• **EXERCISE DIRECTIONS**:
Extract exactly those lines that lie between the start of the material and the line with "return [(n - (count", including both boundary lines and no others.

• **SUPPLIED MATERIAL**:
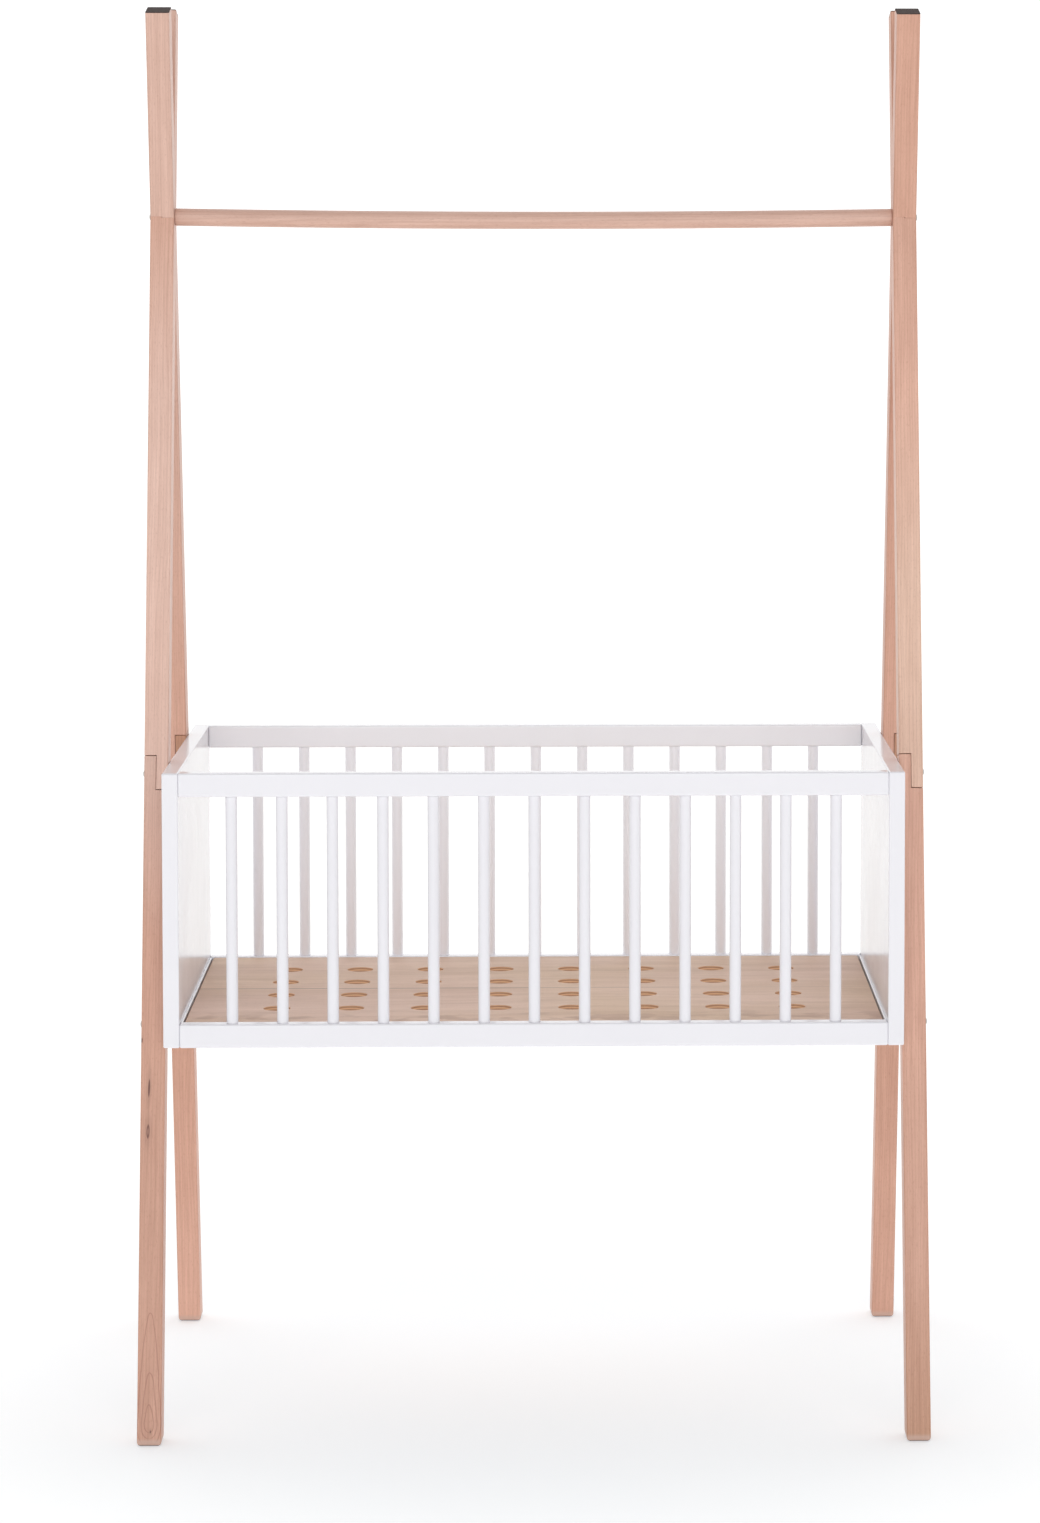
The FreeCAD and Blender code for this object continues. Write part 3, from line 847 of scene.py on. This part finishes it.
def make_spindle(node, depth_name, white):
    """A round spindle, drawn in a little where it enters each rail."""
    lo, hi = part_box(node)
    radius = (hi.x - lo.x) / 2
    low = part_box("lower_rail_" + depth_name)[1].z
    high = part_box("top_rail_" + depth_name)[0].z
    waist = radius - SPINDLE_DRAW
    neck = SPINDLE_NECK
    profile = [
        (waist, lo.z), (waist, low + neck * 0.25), (radius, low + neck),
        (radius, high - neck), (waist, high - neck * 0.25), (waist, hi.z),
    ]
    rings = [circle(r, z, 32) for r, z in profile]
    mesh = loft(node, rings)
    centre = (lo + hi) / 2
    mesh.transform(Matrix.Translation((centre.x, centre.y, 0)))
    add_piece(node, mesh, white)


# ---- base board ------------------------------------------------------------------------------

def centred(count, pitch):
    """Evenly spaced places either side of the middle."""
    return [(n - (count - 1) / 2) * pitch for n in range(count)]


def rectangle_points(half_x, half_y, count_x, count_y):
    """Even points round a rectangle, counter-clockwise from its corner at high X and low Y."""
    step_x = 2 * half_x / count_x
    step_y = 2 * half_y / count_y
    loop = [(half_x, -half_y + n * step_y) for n in range(count_y)]
    loop += [(half_x - n * step_x, half_y) for n in range(count_x)]
    loop += [(-half_x, half_y - n * step_y) for n in range(count_y)]
    loop += [(-half_x + n * step_x, -half_y) for n in range(count_x)]
    return loop


class Sheet:
    """The board's mesh while it is made: points that meet are the same vertex."""

    def __init__(self):
        self.bm = bmesh.new()
        self.made = {}
        self.walls = []

    def vertex(self, x, y, z):
        """The vertex at a place, made when it is first asked for."""
        key = (round(x, 6), round(y, 6), round(z, 6))
        if key not in self.made:
            self.made[key] = self.bm.verts.new((x, y, z))
        return self.made[key]

    def wall(self, rings):
        """Faces between each ring of vertices and the next: cut edges that show the plies."""
        for first, second in zip(rings, rings[1:]):
            for n in range(len(first)):
                after = (n + 1) % len(first)
                self.walls.append(
                    self.bm.faces.new((first[n], first[after], second[after], second[n])))

    def mesh(self, name):
        """The finished mesh, with the plies on its cut edges."""
        for face in self.walls:
            face.material_index = 1
        bmesh.ops.recalc_face_normals(self.bm, faces=self.bm.faces)
        mesh = bpy.data.meshes.new(name)
        self.bm.to_mesh(mesh)
        self.bm.free()
        return mesh


# levels of the board's face, its broken edges and its underside, and how far each edge is cut back
BOARD_LEVELS = (
    (BOARD_HI.z, BOARD_EDGE), (BOARD_HI.z - BOARD_EDGE, 0.0),
    (BOARD_LO.z + BOARD_EDGE, 0.0), (BOARD_LO.z, BOARD_EDGE),
)
CELL_STEPS = 10


def add_hole_cell(sheet, x, y):
    """One cell of the board, a rectangle with an air hole in its middle."""
    square = rectangle_points(HOLE_COLUMN_PITCH / 2, HOLE_ROW_PITCH / 2, CELL_STEPS, CELL_STEPS)
    count = len(square)
    turns = [math.pi * (2 * n / count - 0.25) for n in range(count)]
    rings = []
    for z, grow in BOARD_LEVELS:
        radius = HOLE_DIAMETER / 2 + grow
        rings.append([
            sheet.vertex(x + radius * math.cos(t), y + radius * math.sin(t), z) for t in turns])
    for z, ring in ((BOARD_HI.z, rings[0]), (BOARD_LO.z, rings[-1])):
        outer = [sheet.vertex(x + dx, y + dy, z) for dx, dy in square]
        for n in range(count):
            after = (n + 1) % count
            sheet.bm.faces.new((outer[n], outer[after], ring[after], ring[n]))
    sheet.wall(rings)


def board_rim(sheet, grid, inset, z):
    """The board's outline: for each point of the grid, that point and a vertex, more round a corner."""
    grid_x = max(x for x, _ in grid)
    grid_y = max(y for _, y in grid)
    out_x = BOARD_HI.x - inset
    out_y = BOARD_HI.y - inset
    radius = BOARD_CORNER - inset
    points = []
    for x, y in grid:
        at_x = math.isclose(abs(x), grid_x)
        at_y = math.isclose(abs(y), grid_y)
        if at_x and at_y:
            start = math.floor(math.atan2(y, x) / (math.pi / 2)) * math.pi / 2
            for n in range(CORNER_STEPS + 1):
                turn = start + math.pi / 2 * n / CORNER_STEPS
                corner_x = math.copysign(out_x - radius, x) + radius * math.cos(turn)
                corner_y = math.copysign(out_y - radius, y) + radius * math.sin(turn)
                points.append(((x, y), sheet.vertex(corner_x, corner_y, z)))
        elif at_x:
            points.append(((x, y), sheet.vertex(math.copysign(out_x, x), y, z)))
        else:
            points.append(((x, y), sheet.vertex(x, math.copysign(out_y, y), z)))
    return points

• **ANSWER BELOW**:
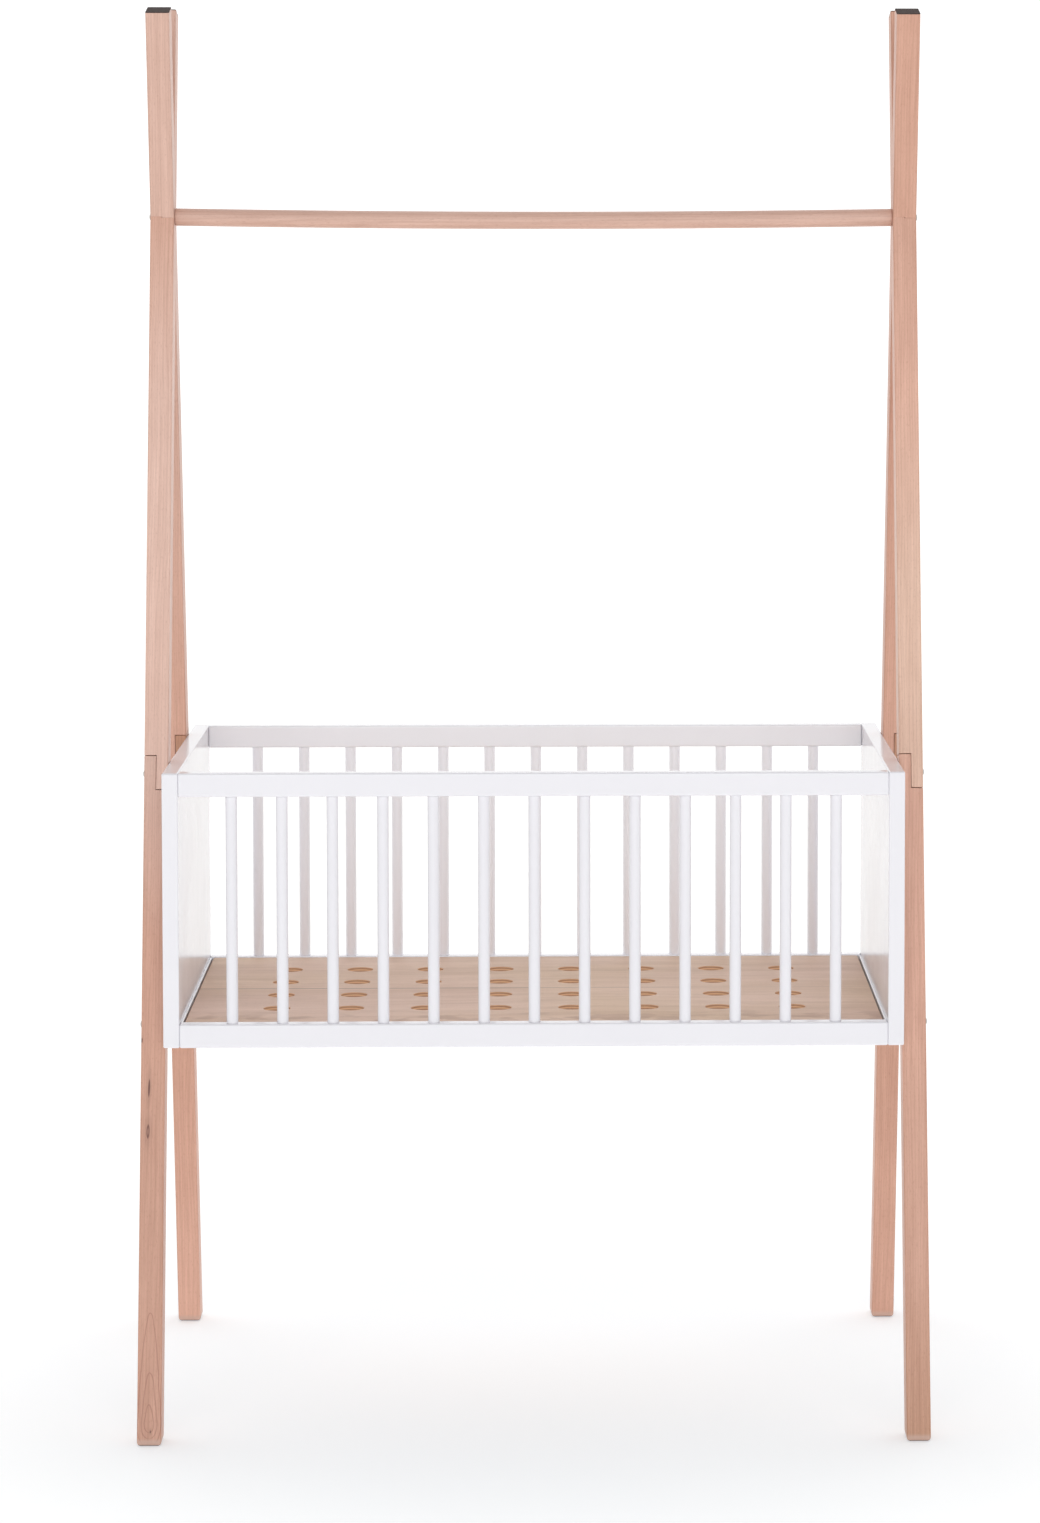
The FreeCAD and Blender code for this object continues. Write part 3, from line 847 of scene.py on. This part finishes it.
def make_spindle(node, depth_name, white):
    """A round spindle, drawn in a little where it enters each rail."""
    lo, hi = part_box(node)
    radius = (hi.x - lo.x) / 2
    low = part_box("lower_rail_" + depth_name)[1].z
    high = part_box("top_rail_" + depth_name)[0].z
    waist = radius - SPINDLE_DRAW
    neck = SPINDLE_NECK
    profile = [
        (waist, lo.z), (waist, low + neck * 0.25), (radius, low + neck),
        (radius, high - neck), (waist, high - neck * 0.25), (waist, hi.z),
    ]
    rings = [circle(r, z, 32) for r, z in profile]
    mesh = loft(node, rings)
    centre = (lo + hi) / 2
    mesh.transform(Matrix.Translation((centre.x, centre.y, 0)))
    add_piece(node, mesh, white)


# ---- base board ------------------------------------------------------------------------------

def centred(count, pitch):
    """Evenly spaced places either side of the middle."""
    return [(n - (count - 1) / 2) * pitch for n in range(count)]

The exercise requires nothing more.